Llevamos ya dos años viéndonos y debo decir que no sé como agradecérselo a María. Me ha cambiado la vida. De cada visita salgo mucho más serena, dispuesta a sobre llevar los sinsabores de mi existencia con mucho más entereza. Mirando lo bien, tampoco son grandes desgracias, como enfermedades, guerras o muertes; en realidad no debería quejarme, pero  son asperezas del desamor; de eso no se muere nadie, solo crea añoranza y tristeza. 

 Hoy he ido a ver a Roberto pero enseguida me di cuenta que algo iba mal.

— ¿Que tal, querida? — preguntó  él como de costumbre, pero su voz no era la misma, sonaba ronca y distorsionada como si tuviese bronquitis. Me alarmé, nunca lo había visto enfermo. Al contrario, hasta ahora había gozado de una salud envidiable. Nunca se le veía cansado, parecía una persona sumamente estable. En dos años no había cambiado en absoluto.

— ¿Qué pasa? —pregunté alarmada. Me quiso contestar algo, pero solo salió de sus  labios un murmullo ininteligible.

—Roberto —grité enloquecida por el miedo. Entonces él empezó a temblar, y yo vi todo borroso, asustada como estaba. Hasta el gato pareció fundirse con el sofá. La casa, el jardín, todo se derrumbaba. Presa del terror, cerré los ojos. A lo mejor no es tan grave—intenté razonar—a todos nos pasa algo de vez en cuando; pero al volver a abrirlos Roberto había dejado de existir. 

    Fue un golpe muy duro. Han pasado tres meses pero sigo en tratamiento psicológico. Me culpo de lo ocurrido, tenía que haberlo previsto. Soy una estúpida, podía haberlo evitado, me repito a mi misma una y otra vez. Mi alma esta de luto y me he quedado sola, fuera del paraíso.     

    —No puedes caer en la depresión —dice María que tiene sentido práctico. Ahora mismo encontraremos una solución. Me dejo arrastrar; no tengo fuerza siquiera para protestar, además sería inútil. Cuando María decide algo, siempre llega a su fin. La conozco desde hace muchos años. Me arrastra hacía el barrio comercial, pasamos delante de escaparates. Es inútil, no quiero ver nada. Ya nada tiene sentido para mí; el mundo se ha vuelto gris y aburrido. Por fin, entramos en una tienda. Se cuela a codazos entre una muchedumbre de jovenzuelos hasta que consigue agarrar un vendedor.

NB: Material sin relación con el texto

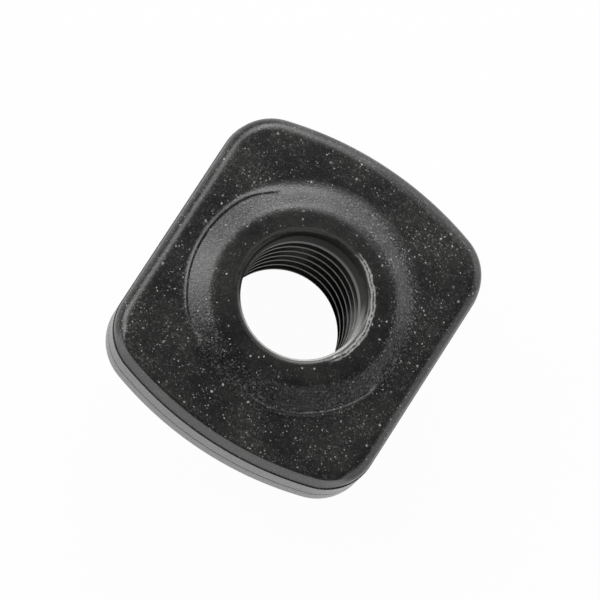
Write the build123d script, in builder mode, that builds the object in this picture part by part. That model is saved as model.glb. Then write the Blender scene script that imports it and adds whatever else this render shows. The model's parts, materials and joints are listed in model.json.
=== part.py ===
from build123d import *
import os

os.makedirs("parts", exist_ok=True)

# A forged nut for a T-slot, in millimetres. It stands on the end of its neck, with the wide face
# of its flange up. X runs across the two straight sides, Y over the two bowed ends, and Z is the
# axis of the M12 thread.

# Flange: the wide head that hooks under the two lips of the slot
flange_width = 24.4  # between the straight sides
flange_length = 27.6  # over the crowns of the bowed ends
end_radius = 30.0  # bow of each end, seen from above
corner_radius = 4.5
flange_thickness = 6.6
face_rounding = 1.3  # all round the wide face
under_rounding = 0.6  # all round the underside

# Parting line: the forging was trimmed below it, and stands out a little there
parting_drop = 1.85  # below the wide face
trim_ledge = 0.08

# Neck: the part that fills the slot's mouth, and whose sides are kept from turning by it
slot_width = 16.0
slot_clearance = 0.1  # on each side of the neck
neck_length = 19.6
neck_end_radius = 26.0
neck_corner_radius = 2.5
neck_height = 6.4
neck_root_rounding = 0.6
neck_edge_chamfer = 0.6

# Boss: a low cone round the bore, with the witness ring that the die's insert left at its foot
boss_radius = 9.4  # at its foot
boss_shoulder_radius = 7.45  # where the cone would meet the flat top
boss_height = 1.05
boss_shoulder_rounding = 2.2
ring_width = 0.8
ring_height = 0.13
ring_crease = 0.16  # width of the inner slope that falls back to the foot of the cone

# Bore: the M12 thread's minor diameter, with its true edges
bore_radius = 5.15
lip_rounding = 0.6  # at the boss
entry_chamfer = 0.5  # at the end of the neck, where the screw goes in

neck_width = slot_width - 2 * slot_clearance
flange_top = neck_height + flange_thickness
parting_height = flange_top - parting_drop
boss_top = flange_top + boss_height
boss_seat = flange_top - face_rounding / 2


def bowed_outline(plan, width, length, bow, corner):
    """Draw a rectangle whose two short ends bow outwards and whose corners are rounded."""
    Rectangle(width, length)
    for side in (1, -1):
        with Locations((0, side * (length / 2 - bow))):
            Circle(bow, mode=Mode.INTERSECT)
    fillet(plan.vertices(), corner)


with BuildPart() as nut_body:
    # Trimmed lower part of the flange, up to the parting line
    with BuildSketch(Plane.XY.offset(neck_height)) as lower_plan:
        bowed_outline(lower_plan, flange_width, flange_length, end_radius, corner_radius)
    extrude(amount=parting_height - neck_height)

    # Upper part of the flange, which keeps the die's own skin and rounding
    with BuildSketch(Plane.XY.offset(parting_height)) as upper_plan:
        bowed_outline(
            upper_plan,
            flange_width - 2 * trim_ledge,
            flange_length - 2 * trim_ledge,
            end_radius - trim_ledge,
            corner_radius - trim_ledge,
        )
    extrude(amount=flange_top - parting_height)
    fillet(nut_body.faces().sort_by(Axis.Z)[-1].edges(), face_rounding)

    # Neck, rooted in the underside
    with BuildSketch(Plane.XY) as neck_plan:
        bowed_outline(neck_plan, neck_width, neck_length, neck_end_radius, neck_corner_radius)
    extrude(amount=neck_height)
    underside = nut_body.faces().filter_by(Axis.Z).sort_by(Axis.Z)[1]
    fillet(underside.outer_wire().edges(), under_rounding)
    underside = nut_body.faces().filter_by(Axis.Z).sort_by(Axis.Z)[1]
    fillet(underside.inner_wires()[0].edges(), neck_root_rounding)
    chamfer(nut_body.faces().sort_by(Axis.Z)[0].edges(), neck_edge_chamfer)

    # Boss and witness ring, turned round the bore's axis
    with BuildSketch(Plane.XZ) as boss_profile:
        with BuildLine():
            foot = (boss_radius, flange_top)
            crest = (boss_radius + ring_crease, flange_top + ring_height)
            fade = (boss_radius + ring_width, flange_top)
            shoulder = (boss_shoulder_radius, boss_top)
            Polyline(fade, (fade[0], boss_seat), (0, boss_seat), (0, boss_top), shoulder, foot, crest)
            TangentArc(fade, crest, tangent=(-1, 0))
        make_face()
        fillet(boss_profile.vertices().sort_by_distance(shoulder)[0], boss_shoulder_rounding)
    revolve(axis=Axis.Z)

    # Bore
    with Locations((0, 0, boss_top)):
        Hole(bore_radius)
    fillet(nut_body.faces().sort_by(Axis.Z)[-1].inner_wires()[0].edges(), lip_rounding)
    chamfer(nut_body.faces().sort_by(Axis.Z)[0].inner_wires()[0].edges(), entry_chamfer)

nut_body.part.label = "nut_body"
export_step(nut_body.part, "parts/nut_body.step")
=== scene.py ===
import bpy
import json
from math import asin, atan2, cos, degrees, hypot, pi, radians, sin, sqrt, tan
from mathutils import Matrix, Vector

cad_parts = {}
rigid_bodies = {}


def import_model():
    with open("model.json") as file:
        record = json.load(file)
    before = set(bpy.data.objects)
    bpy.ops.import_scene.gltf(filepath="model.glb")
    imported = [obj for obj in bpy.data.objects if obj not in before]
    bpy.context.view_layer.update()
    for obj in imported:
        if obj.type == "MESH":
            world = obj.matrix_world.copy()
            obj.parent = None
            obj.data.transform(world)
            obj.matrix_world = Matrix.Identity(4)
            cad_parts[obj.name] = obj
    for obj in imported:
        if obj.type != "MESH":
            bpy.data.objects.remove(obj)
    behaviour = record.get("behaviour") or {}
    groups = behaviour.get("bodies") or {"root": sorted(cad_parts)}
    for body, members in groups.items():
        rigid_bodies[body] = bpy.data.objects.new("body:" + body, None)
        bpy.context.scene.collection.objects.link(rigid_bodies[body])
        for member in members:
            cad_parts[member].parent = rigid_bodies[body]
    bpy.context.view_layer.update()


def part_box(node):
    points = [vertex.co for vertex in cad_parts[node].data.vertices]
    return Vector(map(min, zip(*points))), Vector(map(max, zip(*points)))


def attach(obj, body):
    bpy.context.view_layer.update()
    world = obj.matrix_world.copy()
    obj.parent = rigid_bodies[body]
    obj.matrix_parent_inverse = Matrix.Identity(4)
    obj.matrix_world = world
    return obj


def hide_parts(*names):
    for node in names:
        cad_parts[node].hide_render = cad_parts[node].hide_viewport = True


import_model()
lowCorner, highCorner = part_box("nut_body")
mm = 0.001

# The nut's own sizes, in millimetres. Its outer width, length and height come from the frame.
nutSizes = {
    "endRadius": 30.0,  # bow of each end of the flange
    "cornerRadius": 4.5,
    "flangeThickness": 6.6,
    "faceRounding": 1.3,
    "underRounding": 0.6,
    "partingDrop": 1.85,  # from the wide face down to the parting line
    "trimLedge": 0.08,
    "shearDrop": 4.2,  # from the wide face down to the fine groove in the trimmed wall
    "shearDepth": 0.07,
    "shearHalf": 0.1,  # from the middle of the groove to its edges
    "crispInset": 0.62,  # of the wide face, at the end where the die left a crisp edge
    "crispRounding": 0.18,
    "crispDirections": ((-88, 52, 24),),  # middle, half width and fade, in degrees from +X
    "neckWidth": 15.8,
    "neckLength": 19.6,
    "neckEndRadius": 26.0,
    "neckCornerRadius": 2.5,
    "neckHeight": 6.4,
    "neckRootRounding": 0.6,
    "neckEdgeChamfer": 0.6,
    "bossRadius": 9.4,  # at its foot
    "bossShoulderRadius": 7.45,
    "bossHeight": 1.05,
    "bossShoulderRounding": 2.2,
    "footRounding": 3.0,  # round most of the foot
    "ringWidth": 0.8,  # the witness ring that takes its place in the ring's directions
    "ringSlope": 0.45,  # of that width, taken by the outer slope
    "ringHeight": 0.14,
    "ringCrease": 0.18,
    "ringDirections": ((187, 48, 34), (-50, 36, 24)),
    "boreRadius": 5.15,
    "lipRounding": 0.6,
    "entryChamfer": 0.5,
    "supportLoop": 0.05,  # keeps the shading of a rounding off the flat beside it
}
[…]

— ¿No tendrá  un programa de informática llamado Roberto? — le pregunta  a voz en grito para hacerse oír.

—Roberto, Roberto, si hace mucho que ya no se fabrica. Ahora tenemos cosas más modernas.

—¿Está seguro que no le queda nada en el almacén? —agrego yo. Pero ni siquiera me mira.

Como María no le suelta el brazo, decide enseñarnos uno que se llama David. Esta persuadido que nos va a entusiasmar, incluso lo podemos consultar allí mismo. Me siento tan decaída que solo deseo marcharme a casa pero María insiste.

—No perdemos nada por verlo, a lo mejor  nos tenemos que modernizar. 

      David es horrible, no sé como le puede gustar a alguien. Es joven; se ve que era moreno pero se ha teñido el pelo que  lleva muy corto, peinado en forma de púas, lo que le da el aspecto de un erizo albino. Lleva tres anillos en el lóbulo de la oreja  derecha y el tatuaje  de un león en un brazo. Hace alarde de una musculatura impresionante. No quiero ver más. ¿Adónde esta el refinamiento de Roberto? 

Por la noche, tengo pesadillas. En medio de una tormenta intentó agarrar a Roberto que se escurre entre mis dedos. Mientras se desvanece para siempre, quiero gritar su nombre pero ningún sonido sale de mis labios a pesar de mis esfuerzos. En la noche cerrada, aparece, en medio de la oscuridad, la frase fatídica: Este programa no responde. Está escrito en verde con luz que parpadea, implacable. Me despierto por fin, sudorosa y asustada. 

 

             ¡Y todo esto por no haber hecho una copia de seguridad!